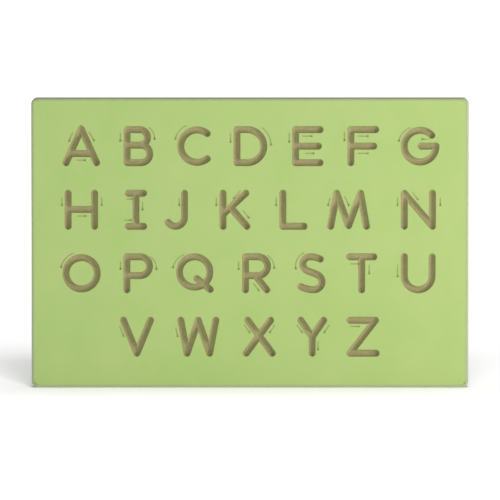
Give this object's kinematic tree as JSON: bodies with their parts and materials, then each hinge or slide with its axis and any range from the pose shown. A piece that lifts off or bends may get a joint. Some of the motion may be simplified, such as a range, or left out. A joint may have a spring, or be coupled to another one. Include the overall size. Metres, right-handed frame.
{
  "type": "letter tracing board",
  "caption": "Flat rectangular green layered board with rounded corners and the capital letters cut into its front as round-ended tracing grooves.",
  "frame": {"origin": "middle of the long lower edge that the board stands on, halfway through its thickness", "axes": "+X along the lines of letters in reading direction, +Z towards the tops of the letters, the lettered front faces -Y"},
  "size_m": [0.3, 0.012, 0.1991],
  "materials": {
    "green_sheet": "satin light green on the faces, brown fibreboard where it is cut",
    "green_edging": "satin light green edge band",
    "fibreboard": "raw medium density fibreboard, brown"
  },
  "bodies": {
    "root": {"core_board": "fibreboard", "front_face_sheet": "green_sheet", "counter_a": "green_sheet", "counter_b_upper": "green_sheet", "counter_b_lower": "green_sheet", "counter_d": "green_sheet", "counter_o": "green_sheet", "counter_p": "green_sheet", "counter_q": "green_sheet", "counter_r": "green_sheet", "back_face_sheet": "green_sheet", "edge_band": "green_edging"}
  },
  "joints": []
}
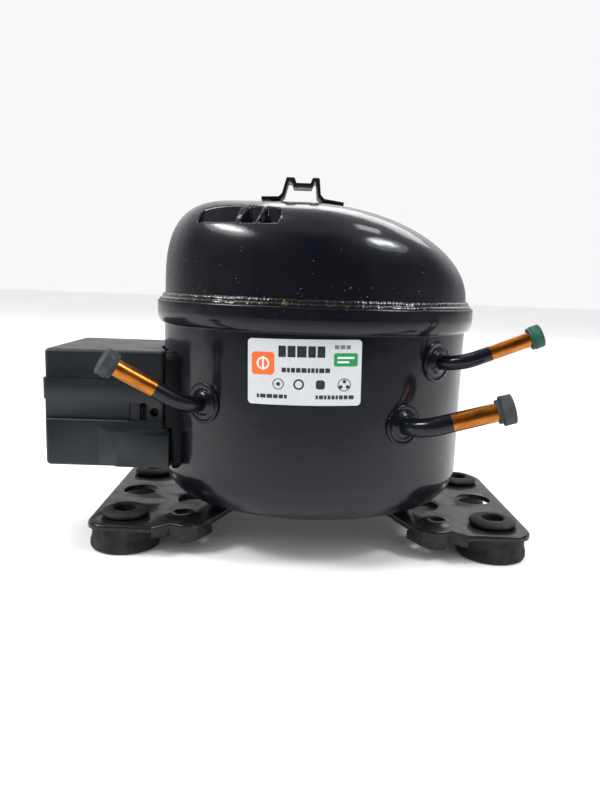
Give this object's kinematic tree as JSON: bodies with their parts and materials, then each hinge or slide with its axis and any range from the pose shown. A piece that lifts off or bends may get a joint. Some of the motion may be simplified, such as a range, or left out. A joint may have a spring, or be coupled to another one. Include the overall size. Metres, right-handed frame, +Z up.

::::

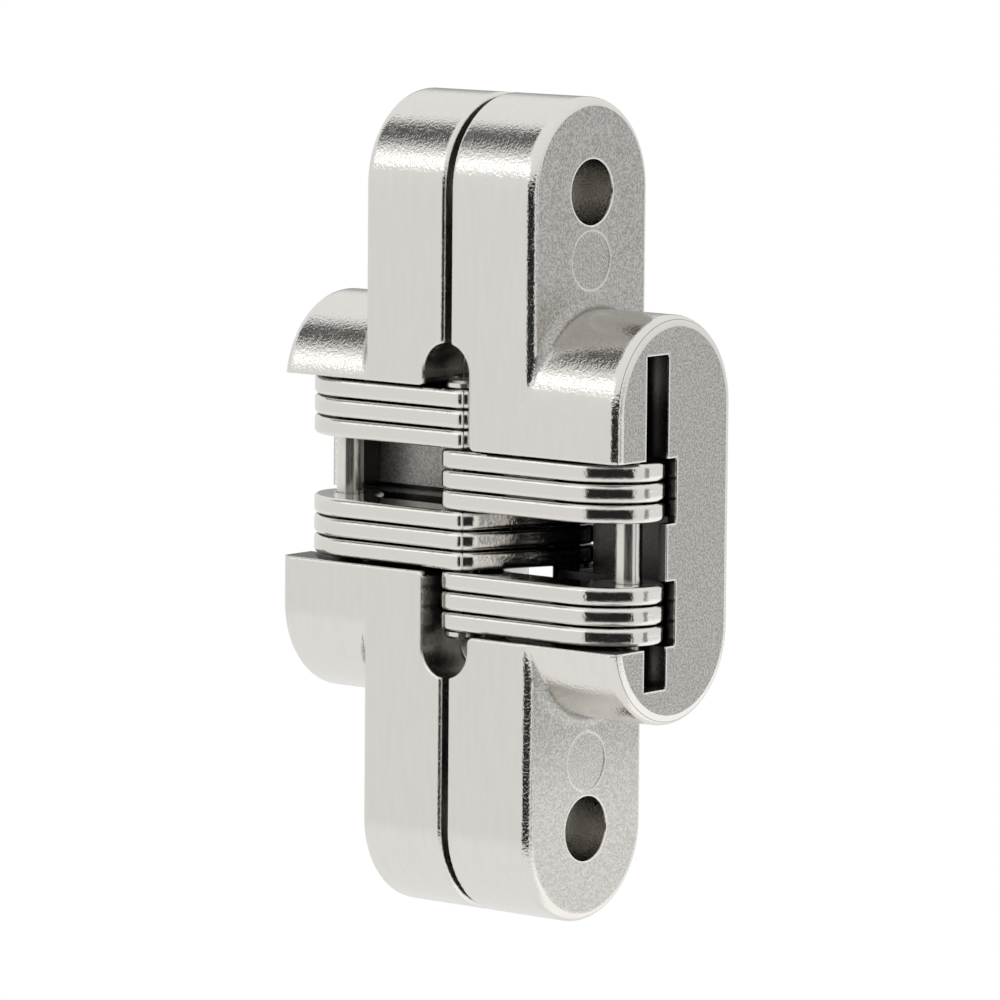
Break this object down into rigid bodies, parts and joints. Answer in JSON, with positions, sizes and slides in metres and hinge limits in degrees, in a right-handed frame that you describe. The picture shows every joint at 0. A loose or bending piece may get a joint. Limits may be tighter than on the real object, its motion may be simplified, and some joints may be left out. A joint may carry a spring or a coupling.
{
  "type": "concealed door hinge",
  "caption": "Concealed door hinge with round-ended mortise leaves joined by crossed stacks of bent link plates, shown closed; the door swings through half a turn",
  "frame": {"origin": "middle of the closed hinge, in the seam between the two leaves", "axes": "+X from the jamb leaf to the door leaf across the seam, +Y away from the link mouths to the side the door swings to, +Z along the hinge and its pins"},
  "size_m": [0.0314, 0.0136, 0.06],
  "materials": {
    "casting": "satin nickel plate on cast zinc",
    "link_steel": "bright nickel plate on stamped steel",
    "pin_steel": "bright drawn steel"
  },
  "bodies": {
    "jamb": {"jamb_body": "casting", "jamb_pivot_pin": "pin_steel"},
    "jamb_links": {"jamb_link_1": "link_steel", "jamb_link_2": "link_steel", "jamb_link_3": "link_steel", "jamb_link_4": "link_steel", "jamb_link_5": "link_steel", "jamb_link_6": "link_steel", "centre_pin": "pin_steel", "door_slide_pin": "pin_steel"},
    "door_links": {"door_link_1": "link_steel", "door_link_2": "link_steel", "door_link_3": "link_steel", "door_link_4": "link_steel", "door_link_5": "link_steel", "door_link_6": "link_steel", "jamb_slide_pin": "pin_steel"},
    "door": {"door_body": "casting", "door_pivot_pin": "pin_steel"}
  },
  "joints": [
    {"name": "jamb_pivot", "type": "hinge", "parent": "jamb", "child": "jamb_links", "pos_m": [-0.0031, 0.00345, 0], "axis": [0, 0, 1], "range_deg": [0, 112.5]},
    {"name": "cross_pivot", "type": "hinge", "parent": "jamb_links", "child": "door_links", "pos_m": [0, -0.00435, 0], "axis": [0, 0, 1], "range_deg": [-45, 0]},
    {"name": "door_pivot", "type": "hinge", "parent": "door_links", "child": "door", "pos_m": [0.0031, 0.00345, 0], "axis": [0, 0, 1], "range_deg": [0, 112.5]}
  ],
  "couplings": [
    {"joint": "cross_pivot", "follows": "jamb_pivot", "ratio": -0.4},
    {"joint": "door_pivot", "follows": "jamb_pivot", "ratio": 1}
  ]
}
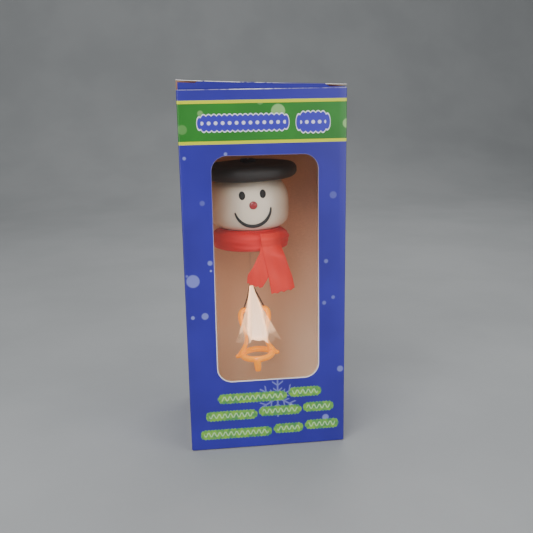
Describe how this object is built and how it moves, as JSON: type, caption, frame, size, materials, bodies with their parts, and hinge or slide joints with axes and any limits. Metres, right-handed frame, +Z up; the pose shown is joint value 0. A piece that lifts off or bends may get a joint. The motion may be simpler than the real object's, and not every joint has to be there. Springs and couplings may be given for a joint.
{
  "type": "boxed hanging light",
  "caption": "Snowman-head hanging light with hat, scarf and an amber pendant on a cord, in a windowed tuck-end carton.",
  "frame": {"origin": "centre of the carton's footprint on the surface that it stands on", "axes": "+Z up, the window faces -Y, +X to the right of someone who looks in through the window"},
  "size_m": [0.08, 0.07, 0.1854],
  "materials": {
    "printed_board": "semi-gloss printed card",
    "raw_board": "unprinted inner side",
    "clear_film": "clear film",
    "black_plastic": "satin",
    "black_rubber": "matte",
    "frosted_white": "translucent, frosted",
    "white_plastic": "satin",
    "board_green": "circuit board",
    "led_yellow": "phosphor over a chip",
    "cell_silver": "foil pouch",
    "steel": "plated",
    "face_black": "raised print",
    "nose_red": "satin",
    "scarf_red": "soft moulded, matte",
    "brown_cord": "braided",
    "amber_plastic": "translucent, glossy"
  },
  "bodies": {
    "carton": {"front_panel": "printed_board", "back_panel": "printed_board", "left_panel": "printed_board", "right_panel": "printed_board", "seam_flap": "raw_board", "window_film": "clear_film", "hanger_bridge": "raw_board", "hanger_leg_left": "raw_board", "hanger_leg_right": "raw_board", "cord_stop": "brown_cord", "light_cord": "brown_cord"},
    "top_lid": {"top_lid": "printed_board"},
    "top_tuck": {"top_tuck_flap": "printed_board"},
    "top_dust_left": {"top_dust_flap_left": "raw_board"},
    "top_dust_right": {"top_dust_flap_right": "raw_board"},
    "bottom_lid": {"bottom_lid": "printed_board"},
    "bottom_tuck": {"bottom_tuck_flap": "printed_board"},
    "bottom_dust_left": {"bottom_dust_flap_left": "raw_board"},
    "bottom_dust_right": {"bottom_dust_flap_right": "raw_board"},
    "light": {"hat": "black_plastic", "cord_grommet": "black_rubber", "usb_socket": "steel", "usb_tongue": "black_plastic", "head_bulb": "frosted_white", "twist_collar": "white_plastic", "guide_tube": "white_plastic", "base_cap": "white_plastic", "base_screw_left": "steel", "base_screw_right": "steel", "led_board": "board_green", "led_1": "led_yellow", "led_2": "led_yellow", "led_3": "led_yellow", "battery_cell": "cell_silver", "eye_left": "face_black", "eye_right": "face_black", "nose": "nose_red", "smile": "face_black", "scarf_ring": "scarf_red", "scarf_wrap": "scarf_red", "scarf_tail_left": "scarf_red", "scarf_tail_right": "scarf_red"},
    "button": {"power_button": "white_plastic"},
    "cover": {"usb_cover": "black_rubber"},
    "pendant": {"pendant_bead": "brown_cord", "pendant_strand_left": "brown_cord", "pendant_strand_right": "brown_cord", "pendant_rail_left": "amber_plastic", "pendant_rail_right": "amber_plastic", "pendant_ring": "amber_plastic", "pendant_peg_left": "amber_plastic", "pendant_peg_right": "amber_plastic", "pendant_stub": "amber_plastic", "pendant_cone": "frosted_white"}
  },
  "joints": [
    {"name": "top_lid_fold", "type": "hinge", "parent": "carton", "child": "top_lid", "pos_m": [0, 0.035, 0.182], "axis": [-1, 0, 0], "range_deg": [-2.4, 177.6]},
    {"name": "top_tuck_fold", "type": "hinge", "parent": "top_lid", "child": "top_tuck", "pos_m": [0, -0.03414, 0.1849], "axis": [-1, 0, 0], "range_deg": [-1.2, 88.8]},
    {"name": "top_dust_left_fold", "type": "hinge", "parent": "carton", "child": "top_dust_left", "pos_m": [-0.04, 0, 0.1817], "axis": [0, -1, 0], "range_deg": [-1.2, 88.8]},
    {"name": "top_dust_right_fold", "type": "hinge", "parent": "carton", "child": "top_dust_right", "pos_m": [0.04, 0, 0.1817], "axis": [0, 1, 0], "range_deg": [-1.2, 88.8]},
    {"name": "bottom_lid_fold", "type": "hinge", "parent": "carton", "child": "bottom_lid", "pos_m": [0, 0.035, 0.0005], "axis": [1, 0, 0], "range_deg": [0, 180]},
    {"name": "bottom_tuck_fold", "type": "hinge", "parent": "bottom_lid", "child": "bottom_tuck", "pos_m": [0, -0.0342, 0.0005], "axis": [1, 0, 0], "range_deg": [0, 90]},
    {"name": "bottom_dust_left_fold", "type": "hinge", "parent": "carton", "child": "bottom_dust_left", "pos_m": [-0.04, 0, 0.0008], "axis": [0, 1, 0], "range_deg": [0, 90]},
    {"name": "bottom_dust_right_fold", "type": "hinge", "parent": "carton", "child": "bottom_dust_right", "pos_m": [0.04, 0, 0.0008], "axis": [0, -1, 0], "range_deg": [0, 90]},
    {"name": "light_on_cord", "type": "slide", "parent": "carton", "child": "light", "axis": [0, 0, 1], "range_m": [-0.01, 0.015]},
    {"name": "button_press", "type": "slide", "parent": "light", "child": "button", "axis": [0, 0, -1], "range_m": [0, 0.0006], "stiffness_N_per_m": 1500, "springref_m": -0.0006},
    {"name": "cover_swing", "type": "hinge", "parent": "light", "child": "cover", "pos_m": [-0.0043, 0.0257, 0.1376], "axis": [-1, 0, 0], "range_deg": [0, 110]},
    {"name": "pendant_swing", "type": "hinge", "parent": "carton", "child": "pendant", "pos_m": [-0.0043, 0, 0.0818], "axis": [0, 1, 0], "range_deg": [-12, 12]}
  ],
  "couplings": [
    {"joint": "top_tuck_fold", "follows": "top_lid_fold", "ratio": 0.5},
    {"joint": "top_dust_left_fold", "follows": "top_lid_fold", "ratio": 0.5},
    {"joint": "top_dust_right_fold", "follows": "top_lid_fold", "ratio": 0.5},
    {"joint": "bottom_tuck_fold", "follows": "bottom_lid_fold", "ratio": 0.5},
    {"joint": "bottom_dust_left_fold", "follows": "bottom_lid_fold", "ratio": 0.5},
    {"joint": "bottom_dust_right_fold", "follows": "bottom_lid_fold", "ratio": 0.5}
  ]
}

::::

> [DIRECTIONS] Only lines with the word "tree" should be collected from the material.

> [THE RESULT]
Give this object's kinematic tree as JSON: bodies with their parts and materials, then each hinge or slide with its axis and any range from the pose shown. A piece that lifts off or bends may get a joint. Some of the motion may be simplified, such as a range, or left out. A joint may have a spring, or be coupled to another one. Include the overall size. Metres, right-handed frame.
Give this object's kinematic tree as JSON: bodies with their parts and materials, then each hinge or slide with its axis and any range from the pose shown. A piece that lifts off or bends may get a joint. Some of the motion may be simplified, such as a range, or left out. A joint may have a spring, or be coupled to another one. Include the overall size. Metres, right-handed frame, +Z up.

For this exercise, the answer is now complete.